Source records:
--
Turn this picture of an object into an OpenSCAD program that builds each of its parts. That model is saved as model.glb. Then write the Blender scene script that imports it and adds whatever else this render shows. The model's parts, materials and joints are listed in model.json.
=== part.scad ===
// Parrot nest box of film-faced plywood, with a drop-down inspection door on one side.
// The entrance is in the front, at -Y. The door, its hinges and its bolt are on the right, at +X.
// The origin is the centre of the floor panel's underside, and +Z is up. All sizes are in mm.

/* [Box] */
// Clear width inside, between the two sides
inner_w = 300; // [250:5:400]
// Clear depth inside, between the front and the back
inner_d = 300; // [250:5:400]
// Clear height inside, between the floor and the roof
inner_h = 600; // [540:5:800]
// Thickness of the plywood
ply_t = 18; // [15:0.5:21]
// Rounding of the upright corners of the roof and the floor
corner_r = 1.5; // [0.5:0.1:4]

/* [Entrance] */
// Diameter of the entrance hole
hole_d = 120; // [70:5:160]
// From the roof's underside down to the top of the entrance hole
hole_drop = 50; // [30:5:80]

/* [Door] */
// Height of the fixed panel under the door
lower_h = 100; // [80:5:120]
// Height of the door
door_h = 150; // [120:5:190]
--
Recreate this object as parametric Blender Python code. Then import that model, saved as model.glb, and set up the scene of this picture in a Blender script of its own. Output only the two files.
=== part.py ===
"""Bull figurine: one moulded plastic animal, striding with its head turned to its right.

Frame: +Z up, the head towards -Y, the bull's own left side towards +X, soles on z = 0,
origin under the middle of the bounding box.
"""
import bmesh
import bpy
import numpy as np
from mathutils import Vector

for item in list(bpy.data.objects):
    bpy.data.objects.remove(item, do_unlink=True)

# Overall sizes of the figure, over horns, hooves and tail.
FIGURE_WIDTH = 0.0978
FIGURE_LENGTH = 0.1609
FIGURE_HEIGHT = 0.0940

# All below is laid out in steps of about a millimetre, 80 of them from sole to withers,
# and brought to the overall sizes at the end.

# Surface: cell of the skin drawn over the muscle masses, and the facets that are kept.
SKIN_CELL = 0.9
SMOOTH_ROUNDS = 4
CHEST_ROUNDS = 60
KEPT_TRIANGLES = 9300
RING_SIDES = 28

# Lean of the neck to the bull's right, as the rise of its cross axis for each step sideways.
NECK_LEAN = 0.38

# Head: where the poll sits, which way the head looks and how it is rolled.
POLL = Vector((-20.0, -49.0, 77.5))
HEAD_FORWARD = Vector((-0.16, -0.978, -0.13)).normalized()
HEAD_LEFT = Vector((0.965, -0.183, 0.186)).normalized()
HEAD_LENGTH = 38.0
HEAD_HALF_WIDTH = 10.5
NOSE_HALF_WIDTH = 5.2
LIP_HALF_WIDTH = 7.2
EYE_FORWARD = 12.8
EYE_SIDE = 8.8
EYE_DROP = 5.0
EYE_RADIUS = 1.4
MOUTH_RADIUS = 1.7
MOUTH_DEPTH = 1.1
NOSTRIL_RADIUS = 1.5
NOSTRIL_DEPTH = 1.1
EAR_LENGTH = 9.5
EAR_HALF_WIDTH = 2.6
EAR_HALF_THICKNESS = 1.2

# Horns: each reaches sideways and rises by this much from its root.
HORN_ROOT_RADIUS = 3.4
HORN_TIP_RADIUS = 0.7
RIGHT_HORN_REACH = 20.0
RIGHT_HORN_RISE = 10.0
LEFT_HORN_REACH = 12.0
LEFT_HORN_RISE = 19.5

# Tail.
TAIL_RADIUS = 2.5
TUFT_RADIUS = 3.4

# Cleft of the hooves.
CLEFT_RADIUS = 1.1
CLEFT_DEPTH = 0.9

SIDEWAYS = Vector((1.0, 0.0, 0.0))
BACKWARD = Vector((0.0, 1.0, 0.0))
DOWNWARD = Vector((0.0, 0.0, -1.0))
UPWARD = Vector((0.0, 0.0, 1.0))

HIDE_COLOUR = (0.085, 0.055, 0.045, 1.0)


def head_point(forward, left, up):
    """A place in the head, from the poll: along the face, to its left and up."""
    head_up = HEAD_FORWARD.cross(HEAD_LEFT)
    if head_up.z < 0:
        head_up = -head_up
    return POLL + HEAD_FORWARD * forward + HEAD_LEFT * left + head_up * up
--
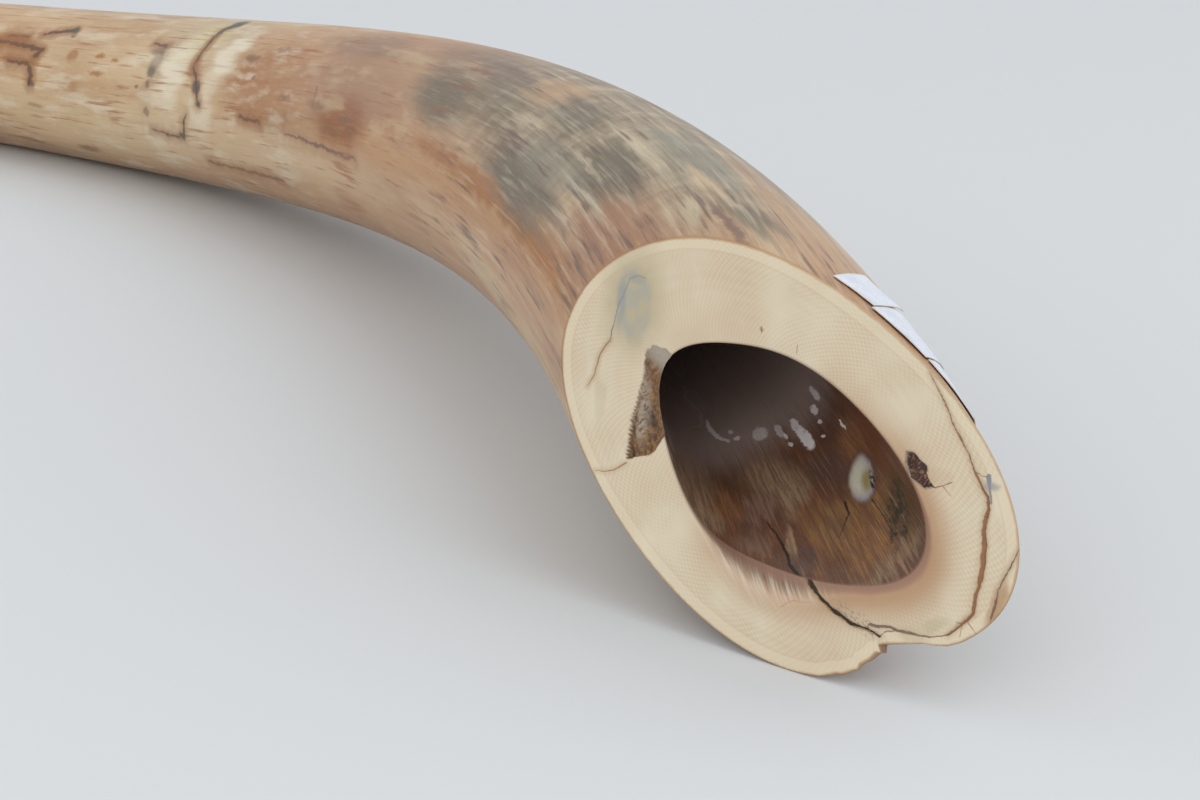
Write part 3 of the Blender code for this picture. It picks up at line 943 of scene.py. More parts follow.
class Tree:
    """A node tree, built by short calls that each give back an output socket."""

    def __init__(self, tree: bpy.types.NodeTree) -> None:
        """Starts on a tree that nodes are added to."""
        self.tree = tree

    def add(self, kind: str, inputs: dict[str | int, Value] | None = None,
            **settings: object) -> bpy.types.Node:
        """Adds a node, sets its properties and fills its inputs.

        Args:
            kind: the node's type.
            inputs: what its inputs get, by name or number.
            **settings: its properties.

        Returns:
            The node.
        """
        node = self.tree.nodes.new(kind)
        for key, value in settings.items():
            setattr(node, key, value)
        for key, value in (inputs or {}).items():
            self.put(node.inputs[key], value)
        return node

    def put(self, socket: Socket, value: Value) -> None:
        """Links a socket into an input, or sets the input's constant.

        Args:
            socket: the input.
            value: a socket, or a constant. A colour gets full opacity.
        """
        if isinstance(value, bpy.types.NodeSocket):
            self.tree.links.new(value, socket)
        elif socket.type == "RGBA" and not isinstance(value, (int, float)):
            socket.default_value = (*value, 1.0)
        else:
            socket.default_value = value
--
Write out each line exactly as it appears, from the line with "Write part 3" up to and including the line with "node tree, built".

Solution below.
Write part 3 of the Blender code for this picture. It picks up at line 943 of scene.py. More parts follow.
class Tree:
    """A node tree, built by short calls that each give back an output socket."""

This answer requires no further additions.